Père de huit enfants, Khaled est parti travailler en Israël en mars 2023, mais après seulement 12 jours, son espoir s’est transformé en désespoir lorsqu’il a été victime d’un accident de travail qui lui a causé une fracture de la hanche.

« Nous déplacions des caisses de légumes », se souvient Khaled. « Alors que je portais une lourde caisse, je suis tombé par terre et ma hanche s’est brisée. Je ne pouvais plus bouger. Mon employeur s’est moqué de moi, me disant d’arrêter de faire l’idiot, de me lever et de continuer à travailler ». Au bout d’un certain temps, son employeur l’a conduit près de son domicile plutôt qu’à l’hôpital.

Travailleurs palestiniens dans la colonie de Kfar Eldad, en Cisjordanie occupée, le 20 janvier 2014. (Miriam Alster/FLASH90)

« Il a refusé de m’emmener dans ma chambre au deuxième étage ; j’ai hurlé de douleur pendant une heure jusqu’à ce que deux autres travailleurs arrivent et me portent à l’étage », a déclaré Khaled. « Mon employeur a refusé de m’emmener à l’hôpital pour me faire soigner et m’a dit que mon permis ne couvrait pas les soins médicaux.

Khaled a passé les deux jours suivants à agoniser, ne recevant que des analgésiques. Un autre travailleur de Gaza l’a ensuite ramené dans la bande, où les médecins lui ont dit qu’il devait soit retourner en Israël pour y être soigné, soit rester allongé sur le dos pendant 60 jours sans bouger, afin de permettre à son corps de guérir.
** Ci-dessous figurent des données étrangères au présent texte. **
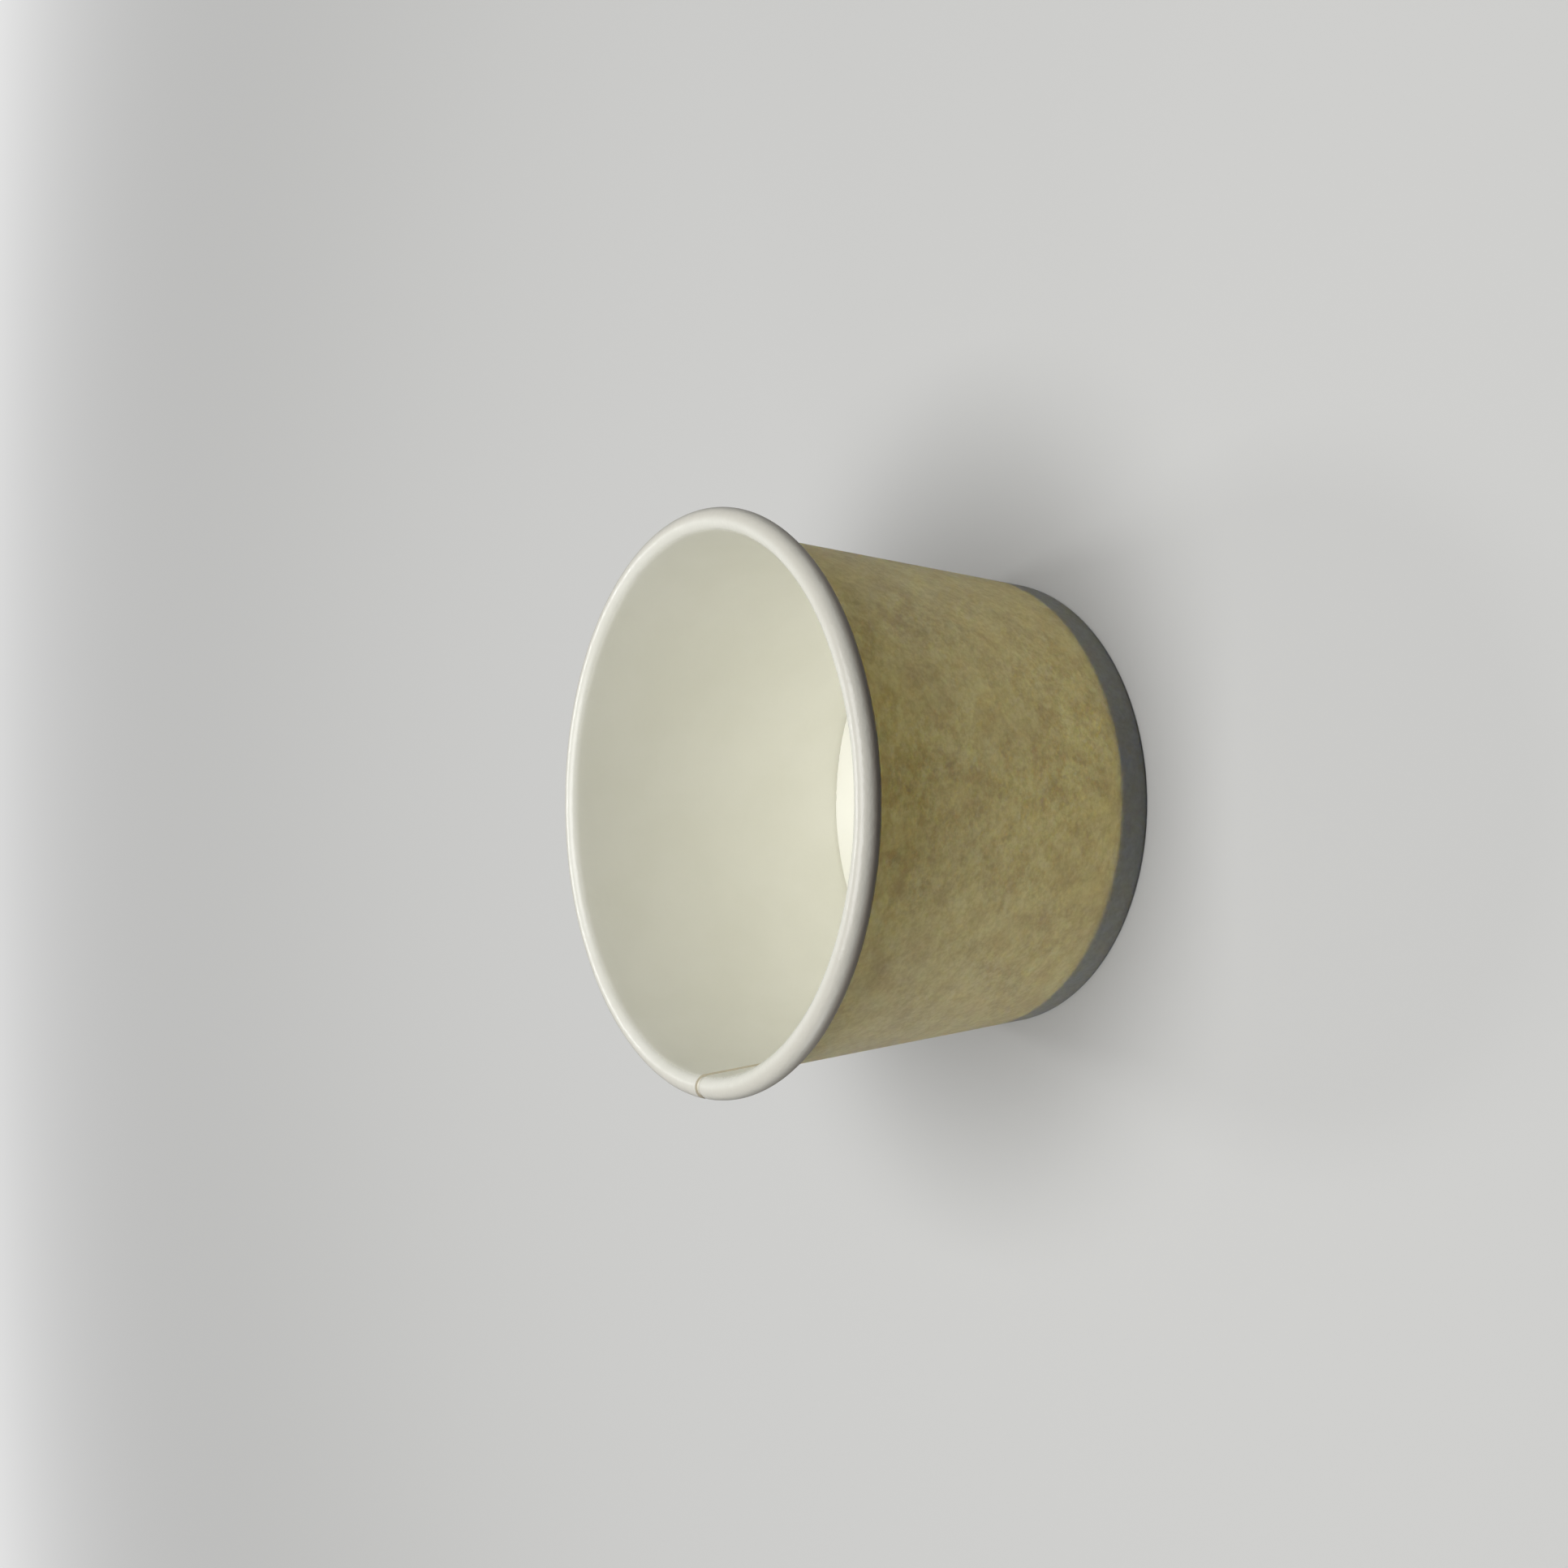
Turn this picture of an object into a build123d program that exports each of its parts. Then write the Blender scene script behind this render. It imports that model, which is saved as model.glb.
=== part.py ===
from build123d import *
import math
import os

os.makedirs("parts", exist_ok=True)

# Small paper cup for ice cream, made of two pieces of coated board. The side wall is one
# sheet: a cone closed by a lap seam, rolled outwards into the rim at the top, and folded
# inwards and up into a hem at the foot. The floor is a disc with its edge turned down as a
# skirt, which the hem holds. The origin is the middle of the foot and +Z is the cup's axis.
# Lengths are in millimetres. A direction is in degrees from +X, seen from above.

# Outer sizes of the cup
rim_diameter = 74.0
foot_diameter = 61.4
cup_height = 48.6

# Board of the wall, the roll at its upper end and the tightness of the fold at the foot
wall_board = 0.3
curl_diameter = 3.0
curl_clearance = 0.1
fold_radius = 0.1

# Lap seam: direction of the raw edge inside the cup, width glued, and width of the step
lap_direction = 181.4
lap_width = 6.0
step_width = 1.2

# Floor disc, and the free heights that its skirt and the hem leave
floor_height = 5.2
floor_board = 0.3
floor_bend = 0.3
glue_gap = 0.02
hem_clearance = 0.3

# Place of the roll in a section of the cup, where X is the radius and Y is the height
foot_radius = foot_diameter / 2
curl_radius = curl_diameter / 2
curl_centre = Vector(rim_diameter / 2 - curl_radius, cup_height - curl_radius)

# Lean of the wall: its white inner face runs up tangent to the outside of the roll
curl_reach = curl_centre.X - foot_radius
curl_rise = curl_centre.Y
wall_lean = math.atan2(curl_reach, curl_rise) - math.asin(
    (curl_radius - wall_board) / math.hypot(curl_reach, curl_rise)
)
lean_degrees = math.degrees(wall_lean)
outward = Vector(math.cos(wall_lean), -math.sin(wall_lean))

# The roll turns until its free edge is a clearance short of the double wall at the seam
free_edge = math.degrees(math.acos((curl_radius - 2 * wall_board - curl_clearance) / curl_radius))
curl_turn = 360 - free_edge

# The fold at the foot has a flat land to stand on, and room for the skirt inside it
skirt_room = floor_board + 2 * glue_gap
land_width = (skirt_room - 2 * fold_radius) / math.cos(wall_lean)
bend_level = wall_board + fold_radius

# Levels of the floor's underside, of the skirt's lower edge and of the hem's upper edge
floor_underside = floor_height - floor_board
skirt_foot = bend_level + glue_gap
hem_height = floor_underside - floor_bend - hem_clearance


def wall_radius(height, depth):
    """Radius, at a height, of the conical surface that lies depth behind the wall's white face."""
    return foot_radius + (depth - wall_board) / math.cos(wall_lean) + height * math.tan(wall_lean)


def board_line(depth):
    """Draw the line of the board at one depth behind its white face, from the hem to the roll."""
    bend = fold_radius + depth
    hem_bend = Vector(wall_radius(bend_level, fold_radius - skirt_room), bend_level)
    hem_top = Vector(wall_radius(hem_height, -skirt_room - depth), hem_height)
    hem = Line(hem_top, hem_bend - outward * bend)
    inner_bend = JernArc(hem @ 1, hem % 1, bend, 90 + lean_degrees)
    land = Line(inner_bend @ 1, inner_bend @ 1 + Vector(land_width, 0))
    outer_bend = JernArc(land @ 1, land % 1, bend, 90 - lean_degrees)
    wall = Line(outer_bend @ 1, curl_centre - outward * (curl_radius - depth))
    roll = JernArc(wall @ 1, wall % 1, curl_radius - depth, -curl_turn)
    return hem @ 0, roll @ 1


def board_section(near, far):
    """Section of the board between two depths behind its white face."""
    with BuildSketch() as section:
        with BuildLine():
            near_hem, near_roll = board_line(near)
            far_hem, far_roll = board_line(far)
            Line(near_hem, far_hem)
            Line(near_roll, far_roll)
        make_face()
    return section.sketch


def radial_plane(direction):
    """Plane through the cup's axis, with its X pointing outwards in the given direction."""
    return Plane.XZ.rotated((0, 0, direction))


# The sheet starts at the raw edge inside the cup and goes all the way round, clockwise from
# above. Just before it meets its own beginning it steps out by its thickness, and then laps
# over the first layer.
seam_radius = curl_centre.X - curl_radius
lap_turn = math.degrees(lap_width / seam_radius)
step_turn = math.degrees(step_width / seam_radius)
lap_end = lap_direction - lap_turn
step_start = lap_direction + step_turn

with BuildPart() as side_wall:
    with BuildSketch(radial_plane(step_start)):
        add(board_section(0, wall_board))
    revolve(axis=Axis.Z, revolution_arc=360 - lap_turn - step_turn)
    with BuildSketch(radial_plane(lap_end)):
        add(board_section(0, 2 * wall_board))
    revolve(axis=Axis.Z, revolution_arc=lap_turn)
    with BuildSketch(radial_plane(step_start)):
        add(board_section(0, wall_board))
    with BuildSketch(radial_plane(lap_direction)):
        add(board_section(wall_board, 2 * wall_board))
    loft(ruled=True)
    # The double fold at the seam is pressed flush with the land
    split(bisect_by=Plane.XY, keep=Keep.TOP)
side_wall.part.label = "side_wall"

with BuildPart() as floor_disc:
    with BuildSketch(Plane.XZ):
        with BuildLine():
            Polyline(
                (0, floor_height),
                (wall_radius(floor_height, -glue_gap), floor_height),
                (wall_radius(skirt_foot, -glue_gap), skirt_foot),
                (wall_radius(skirt_foot, -glue_gap - floor_board), skirt_foot),
                (wall_radius(floor_underside, -glue_gap - floor_board), floor_underside),
                (0, floor_underside),
                close=True,
            )
        disc = make_face()
        upper_corner = disc.vertices().group_by(Axis.Y)[-1].sort_by(Axis.X)[-1]
        under_corner = disc.vertices().group_by(Axis.Y)[-2].sort_by(Axis.X)[-1]
        fillet(upper_corner, floor_bend + floor_board)
        fillet(under_corner, floor_bend)
    revolve(axis=Axis.Z)
floor_disc.part.label = "floor_disc"

export_step(side_wall.part, "parts/side_wall.step")
export_step(floor_disc.part, "parts/floor_disc.step")
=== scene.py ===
# %% [markdown]
# # A small paper cup for ice cream
#
# The cup is two pieces of coated board. The side wall is one sheet, wrapped into a cone, lapped
# over itself at a seam, rolled outwards at the rim and folded inwards at the foot. The floor is a
# disc with its edge turned down.
#
# The board is pale and thin, and this gives the cup its look. Lit from above, the inside is nearly
# white, and its light shines through the wall, so that the outside glows olive tan and shows the
# clouds of the paper. Only the foot stays grey, where the hem and the floor back the wall.
#
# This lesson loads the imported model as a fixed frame, wraps the sheet with Geometry Nodes, gives
# each face its own procedural material, and lights the cup like a small thing on a table. Every
# length is in metres.

# %% Load the frame
import math

import bpy
from mathutils import Matrix, Vector


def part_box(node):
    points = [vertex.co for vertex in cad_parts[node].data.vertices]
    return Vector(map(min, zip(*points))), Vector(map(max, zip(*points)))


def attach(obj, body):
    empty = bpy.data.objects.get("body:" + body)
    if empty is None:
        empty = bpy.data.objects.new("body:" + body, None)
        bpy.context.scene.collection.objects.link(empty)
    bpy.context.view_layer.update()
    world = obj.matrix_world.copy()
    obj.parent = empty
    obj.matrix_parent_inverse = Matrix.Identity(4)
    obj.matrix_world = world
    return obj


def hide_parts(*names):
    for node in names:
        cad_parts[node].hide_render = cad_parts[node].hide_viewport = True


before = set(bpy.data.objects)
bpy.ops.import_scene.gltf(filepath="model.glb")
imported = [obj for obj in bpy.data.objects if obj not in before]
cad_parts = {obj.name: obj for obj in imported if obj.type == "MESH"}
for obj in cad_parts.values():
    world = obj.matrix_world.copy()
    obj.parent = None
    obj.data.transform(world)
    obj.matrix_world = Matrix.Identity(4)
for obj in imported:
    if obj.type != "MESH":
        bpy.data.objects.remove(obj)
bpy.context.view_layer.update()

# %% [markdown]
# ## Sizes
#
# The width of the rim and the height come from the frame, so that the sheet ends up where the CAD
# says. The frame gives only the outer box of a piece, so the radius of the foot is written down,
# and so are the sizes of the board itself: how thick it is, how tightly it is folded at the foot
# and how wide the roll at the rim is. A cone has one more number that everything hangs on, the
# lean of its wall. The white face of the wall runs up tangent to the outside of the roll, and
# this gives the lean.

# %% Sizes of the sheet
mm = 0.001
quarter_turn = math.pi / 2
full_turn = 2 * math.pi

rim_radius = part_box("side_wall")[1].x
cup_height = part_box("side_wall")[1].z
foot_radius = 30.7 * mm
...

« Je n’ai pas pu obtenir de référence », a déclaré Khaled, allongé sur un lit en bois dans son humble maison. « J’avais besoin de nourriture coûteuse, comme du bœuf, du poulet et des légumes, ainsi que de médicaments qui coûtent 120 dollars par mois. J’ai appelé mon employeur et je lui ai parlé de ma situation difficile, mais il ne m’a pas envoyé un seul shekel. Bien que Khaled se rétablisse lentement, il ne peut toujours pas travailler.

« Pourquoi n’ai-je pas poursuivi mon employeur en justice ? Parce que mon permis ne couvre pas les accidents du travail et que j’ai peur de le perdre », explique Khaled. « Quand j’irai mieux, j’y retournerai, même avec le même permis, parce que j’ai une dette de 5 500 dollars à payer.

Mohammed Zaanoun est un photojournaliste basé à Gaza.